I have to wonder how something like this happens. Does a family member (or an enemy?) simply show up with a lawyer and request a commitment hearing? What kind of "proof" could they present to convince any court to commit someone, without the court even considering hearing the other side of the case?
According to the opinion, both gentlemen in question had suicidal tendencies. Under state law, a law enforcement officer or medical professional can request an emergency hospitalization for up to three days. A medical professional has to certify he or she has examined the patient and that they are in need of mental treatment/evaluation and appear to be a danger to themselves or others. A judge simply insures this process takes place and there is no hearing for the evaluation period. An adversarial process is then employed if the health professionals believe further treatment is needed and the patient is a danger to himself or others.
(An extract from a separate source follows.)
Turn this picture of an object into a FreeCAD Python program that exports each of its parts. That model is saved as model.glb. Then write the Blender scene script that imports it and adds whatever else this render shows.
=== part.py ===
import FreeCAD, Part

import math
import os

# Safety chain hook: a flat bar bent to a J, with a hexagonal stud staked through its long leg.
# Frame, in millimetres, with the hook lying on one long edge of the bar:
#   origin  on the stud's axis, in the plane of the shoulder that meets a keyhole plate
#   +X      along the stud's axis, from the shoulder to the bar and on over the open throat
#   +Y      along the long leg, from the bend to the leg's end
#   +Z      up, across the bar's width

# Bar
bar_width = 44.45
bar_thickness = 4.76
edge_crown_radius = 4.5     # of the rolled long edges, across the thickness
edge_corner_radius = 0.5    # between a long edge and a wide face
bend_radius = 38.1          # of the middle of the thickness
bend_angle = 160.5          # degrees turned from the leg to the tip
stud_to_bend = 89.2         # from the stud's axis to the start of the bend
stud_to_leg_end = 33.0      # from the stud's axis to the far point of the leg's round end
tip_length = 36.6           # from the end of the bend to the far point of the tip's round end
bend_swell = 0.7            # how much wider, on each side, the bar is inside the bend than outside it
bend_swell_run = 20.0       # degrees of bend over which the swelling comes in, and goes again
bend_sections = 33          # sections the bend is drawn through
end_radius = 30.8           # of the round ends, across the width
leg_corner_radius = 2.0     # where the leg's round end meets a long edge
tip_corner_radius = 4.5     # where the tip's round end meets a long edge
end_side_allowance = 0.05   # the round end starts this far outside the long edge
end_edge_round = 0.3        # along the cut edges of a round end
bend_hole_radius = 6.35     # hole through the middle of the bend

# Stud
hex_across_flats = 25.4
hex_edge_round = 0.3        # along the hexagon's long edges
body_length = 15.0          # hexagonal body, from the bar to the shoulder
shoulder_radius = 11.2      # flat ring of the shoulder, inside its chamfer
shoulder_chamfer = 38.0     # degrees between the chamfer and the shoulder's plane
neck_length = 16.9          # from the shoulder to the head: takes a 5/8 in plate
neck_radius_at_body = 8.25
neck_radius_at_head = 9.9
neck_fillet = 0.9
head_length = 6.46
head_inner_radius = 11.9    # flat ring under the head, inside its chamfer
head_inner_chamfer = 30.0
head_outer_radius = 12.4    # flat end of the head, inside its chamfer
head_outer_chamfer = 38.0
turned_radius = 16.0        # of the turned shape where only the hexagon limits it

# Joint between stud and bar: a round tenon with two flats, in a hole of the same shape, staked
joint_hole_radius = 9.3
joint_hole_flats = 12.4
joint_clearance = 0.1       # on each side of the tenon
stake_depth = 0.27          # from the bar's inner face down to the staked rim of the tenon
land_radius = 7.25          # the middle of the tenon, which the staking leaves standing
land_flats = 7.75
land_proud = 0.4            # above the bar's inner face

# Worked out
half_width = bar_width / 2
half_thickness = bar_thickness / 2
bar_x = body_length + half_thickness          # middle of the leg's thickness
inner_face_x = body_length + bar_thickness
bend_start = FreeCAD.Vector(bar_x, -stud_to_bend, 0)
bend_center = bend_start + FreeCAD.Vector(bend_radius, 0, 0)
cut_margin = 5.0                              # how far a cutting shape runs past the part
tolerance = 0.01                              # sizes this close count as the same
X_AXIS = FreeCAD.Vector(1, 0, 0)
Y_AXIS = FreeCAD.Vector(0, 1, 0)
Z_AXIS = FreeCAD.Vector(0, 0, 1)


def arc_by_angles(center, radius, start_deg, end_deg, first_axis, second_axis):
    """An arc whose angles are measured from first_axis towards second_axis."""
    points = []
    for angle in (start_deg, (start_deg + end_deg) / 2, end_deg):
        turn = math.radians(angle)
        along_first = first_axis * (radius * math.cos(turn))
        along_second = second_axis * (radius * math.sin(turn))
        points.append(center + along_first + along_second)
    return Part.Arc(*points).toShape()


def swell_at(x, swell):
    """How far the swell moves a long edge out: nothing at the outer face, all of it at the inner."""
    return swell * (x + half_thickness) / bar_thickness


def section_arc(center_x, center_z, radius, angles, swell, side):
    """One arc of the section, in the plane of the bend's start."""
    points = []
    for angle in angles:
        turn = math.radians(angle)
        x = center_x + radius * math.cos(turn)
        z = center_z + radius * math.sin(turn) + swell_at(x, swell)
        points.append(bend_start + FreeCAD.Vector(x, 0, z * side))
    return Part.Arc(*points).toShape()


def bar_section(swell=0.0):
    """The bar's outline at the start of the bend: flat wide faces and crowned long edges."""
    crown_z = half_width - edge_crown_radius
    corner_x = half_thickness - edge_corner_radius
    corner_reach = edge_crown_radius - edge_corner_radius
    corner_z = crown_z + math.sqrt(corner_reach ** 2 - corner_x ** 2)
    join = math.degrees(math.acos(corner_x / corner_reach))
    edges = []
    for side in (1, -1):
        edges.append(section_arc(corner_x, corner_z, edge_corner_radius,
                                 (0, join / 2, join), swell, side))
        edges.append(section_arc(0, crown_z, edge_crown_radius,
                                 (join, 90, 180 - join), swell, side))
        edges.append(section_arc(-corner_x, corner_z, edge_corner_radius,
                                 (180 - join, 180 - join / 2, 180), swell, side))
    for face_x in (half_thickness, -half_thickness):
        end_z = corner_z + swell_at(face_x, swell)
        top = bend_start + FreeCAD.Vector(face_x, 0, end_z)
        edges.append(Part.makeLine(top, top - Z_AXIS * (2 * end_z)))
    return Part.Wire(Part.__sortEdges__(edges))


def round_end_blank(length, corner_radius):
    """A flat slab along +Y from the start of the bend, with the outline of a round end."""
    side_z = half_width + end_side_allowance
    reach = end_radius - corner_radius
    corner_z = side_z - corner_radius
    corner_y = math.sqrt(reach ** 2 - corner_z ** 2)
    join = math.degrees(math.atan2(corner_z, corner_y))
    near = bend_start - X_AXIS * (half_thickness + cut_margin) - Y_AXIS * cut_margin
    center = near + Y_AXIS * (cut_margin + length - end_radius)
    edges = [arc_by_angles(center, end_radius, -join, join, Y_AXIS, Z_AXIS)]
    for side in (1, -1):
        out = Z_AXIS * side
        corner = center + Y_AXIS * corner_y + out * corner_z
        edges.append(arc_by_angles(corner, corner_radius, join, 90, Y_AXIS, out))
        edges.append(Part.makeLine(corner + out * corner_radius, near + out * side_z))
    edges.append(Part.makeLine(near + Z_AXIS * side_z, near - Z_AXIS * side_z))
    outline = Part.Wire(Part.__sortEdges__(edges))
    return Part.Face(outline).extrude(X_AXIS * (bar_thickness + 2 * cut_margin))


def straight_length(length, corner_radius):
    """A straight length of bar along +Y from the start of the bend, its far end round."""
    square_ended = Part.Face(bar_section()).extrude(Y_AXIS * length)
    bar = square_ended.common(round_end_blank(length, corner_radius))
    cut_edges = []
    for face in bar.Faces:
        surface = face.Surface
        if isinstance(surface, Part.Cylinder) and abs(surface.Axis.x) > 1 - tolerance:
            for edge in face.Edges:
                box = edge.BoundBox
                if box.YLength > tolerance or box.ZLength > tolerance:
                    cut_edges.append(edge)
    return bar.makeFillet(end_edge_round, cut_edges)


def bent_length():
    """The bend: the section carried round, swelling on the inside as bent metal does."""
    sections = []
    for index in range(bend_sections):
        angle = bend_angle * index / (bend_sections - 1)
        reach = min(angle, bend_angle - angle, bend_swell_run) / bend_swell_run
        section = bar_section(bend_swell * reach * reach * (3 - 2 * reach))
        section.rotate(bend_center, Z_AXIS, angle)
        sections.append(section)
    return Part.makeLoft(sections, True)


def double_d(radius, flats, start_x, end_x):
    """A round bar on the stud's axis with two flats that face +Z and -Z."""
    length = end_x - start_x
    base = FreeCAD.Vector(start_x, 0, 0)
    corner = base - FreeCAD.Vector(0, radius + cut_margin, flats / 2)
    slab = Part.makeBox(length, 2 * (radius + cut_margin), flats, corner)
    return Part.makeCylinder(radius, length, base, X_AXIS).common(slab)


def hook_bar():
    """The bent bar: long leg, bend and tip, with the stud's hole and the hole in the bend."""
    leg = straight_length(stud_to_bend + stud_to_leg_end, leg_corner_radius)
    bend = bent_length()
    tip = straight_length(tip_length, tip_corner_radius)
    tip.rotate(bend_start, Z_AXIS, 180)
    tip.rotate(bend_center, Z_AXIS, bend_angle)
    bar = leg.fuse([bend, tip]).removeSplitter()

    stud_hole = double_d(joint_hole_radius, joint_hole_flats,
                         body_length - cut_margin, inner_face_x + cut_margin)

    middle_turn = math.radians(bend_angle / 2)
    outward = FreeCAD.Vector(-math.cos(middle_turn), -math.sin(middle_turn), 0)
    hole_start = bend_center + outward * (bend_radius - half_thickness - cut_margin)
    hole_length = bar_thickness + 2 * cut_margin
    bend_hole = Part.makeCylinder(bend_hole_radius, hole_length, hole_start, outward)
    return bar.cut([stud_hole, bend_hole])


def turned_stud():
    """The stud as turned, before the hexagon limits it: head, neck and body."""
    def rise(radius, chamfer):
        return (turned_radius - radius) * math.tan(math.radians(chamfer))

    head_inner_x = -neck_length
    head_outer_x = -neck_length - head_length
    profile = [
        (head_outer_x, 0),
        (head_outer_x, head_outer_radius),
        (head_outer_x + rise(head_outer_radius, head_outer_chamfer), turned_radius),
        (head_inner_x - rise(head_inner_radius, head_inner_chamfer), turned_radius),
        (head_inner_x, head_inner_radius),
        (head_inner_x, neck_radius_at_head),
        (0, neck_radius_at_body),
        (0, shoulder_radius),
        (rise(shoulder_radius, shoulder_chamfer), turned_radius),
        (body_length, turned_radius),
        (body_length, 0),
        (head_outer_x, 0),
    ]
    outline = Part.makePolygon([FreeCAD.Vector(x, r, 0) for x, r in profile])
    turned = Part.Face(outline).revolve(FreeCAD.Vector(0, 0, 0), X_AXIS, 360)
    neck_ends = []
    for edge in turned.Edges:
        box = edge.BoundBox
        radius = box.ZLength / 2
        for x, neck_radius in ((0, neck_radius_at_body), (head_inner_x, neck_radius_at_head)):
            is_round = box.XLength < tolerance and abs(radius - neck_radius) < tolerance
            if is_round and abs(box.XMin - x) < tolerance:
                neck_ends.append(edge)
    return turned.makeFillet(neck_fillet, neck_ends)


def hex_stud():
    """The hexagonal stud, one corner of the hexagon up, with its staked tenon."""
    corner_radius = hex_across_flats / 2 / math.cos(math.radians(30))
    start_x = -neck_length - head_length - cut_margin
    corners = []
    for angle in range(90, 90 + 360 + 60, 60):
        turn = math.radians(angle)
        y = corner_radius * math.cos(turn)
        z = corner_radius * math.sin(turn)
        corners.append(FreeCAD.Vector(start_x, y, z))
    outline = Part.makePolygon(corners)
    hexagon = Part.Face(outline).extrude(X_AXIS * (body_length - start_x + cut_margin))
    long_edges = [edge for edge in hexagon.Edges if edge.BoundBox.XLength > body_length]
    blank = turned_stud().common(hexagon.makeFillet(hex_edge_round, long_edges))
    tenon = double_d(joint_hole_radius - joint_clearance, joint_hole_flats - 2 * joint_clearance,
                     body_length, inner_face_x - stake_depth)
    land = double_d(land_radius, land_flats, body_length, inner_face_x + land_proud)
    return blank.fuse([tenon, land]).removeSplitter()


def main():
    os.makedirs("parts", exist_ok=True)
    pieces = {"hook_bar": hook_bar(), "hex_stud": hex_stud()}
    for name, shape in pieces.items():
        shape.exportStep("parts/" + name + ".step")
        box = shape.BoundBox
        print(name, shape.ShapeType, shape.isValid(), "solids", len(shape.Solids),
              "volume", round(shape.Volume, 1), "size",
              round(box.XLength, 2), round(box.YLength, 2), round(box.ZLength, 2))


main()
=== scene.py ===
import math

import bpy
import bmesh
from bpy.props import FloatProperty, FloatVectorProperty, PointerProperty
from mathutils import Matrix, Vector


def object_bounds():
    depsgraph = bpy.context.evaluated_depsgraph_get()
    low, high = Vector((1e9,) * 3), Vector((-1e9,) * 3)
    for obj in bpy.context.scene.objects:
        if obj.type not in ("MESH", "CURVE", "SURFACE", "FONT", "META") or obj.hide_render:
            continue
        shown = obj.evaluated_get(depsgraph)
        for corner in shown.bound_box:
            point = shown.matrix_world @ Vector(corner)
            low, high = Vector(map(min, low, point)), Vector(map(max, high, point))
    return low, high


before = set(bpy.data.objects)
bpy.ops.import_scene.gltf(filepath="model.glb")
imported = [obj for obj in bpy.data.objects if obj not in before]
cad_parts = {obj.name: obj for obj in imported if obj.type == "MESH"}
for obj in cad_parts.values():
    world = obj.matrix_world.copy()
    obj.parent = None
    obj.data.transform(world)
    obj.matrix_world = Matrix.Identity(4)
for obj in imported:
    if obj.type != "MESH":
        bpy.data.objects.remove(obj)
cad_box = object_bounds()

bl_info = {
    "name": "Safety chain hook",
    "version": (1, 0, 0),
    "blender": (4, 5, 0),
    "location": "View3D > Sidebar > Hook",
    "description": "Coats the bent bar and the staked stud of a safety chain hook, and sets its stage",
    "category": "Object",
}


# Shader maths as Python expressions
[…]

Think of the situation where police are called to an intersection and a guy is waving a steak knife around threatening to cut his own throat. The guy would generally be hospitalized on an emergency basis. He might then agree to voluntary treatment for a longer period or be involuntarily committed after an adversarial hearing. It is this involuntary commitment that, according to this opinion, terminates the patient's right to own firearms.
The situation that hermannr describes is different, though often handled by the same courts and employing some of the same professional teams. A person may be declared incompetent to handle his or her finances and/or their personal affairs. A guardian/conservator is then appointed. This is commonly and legitimately done when dementia sets in and the person has not made provisions through a durable power of attorney.
Practices vary state by state, of course.
Added: I was professionally involved in a situation like hermannr described a number of years ago. There are no winners in those.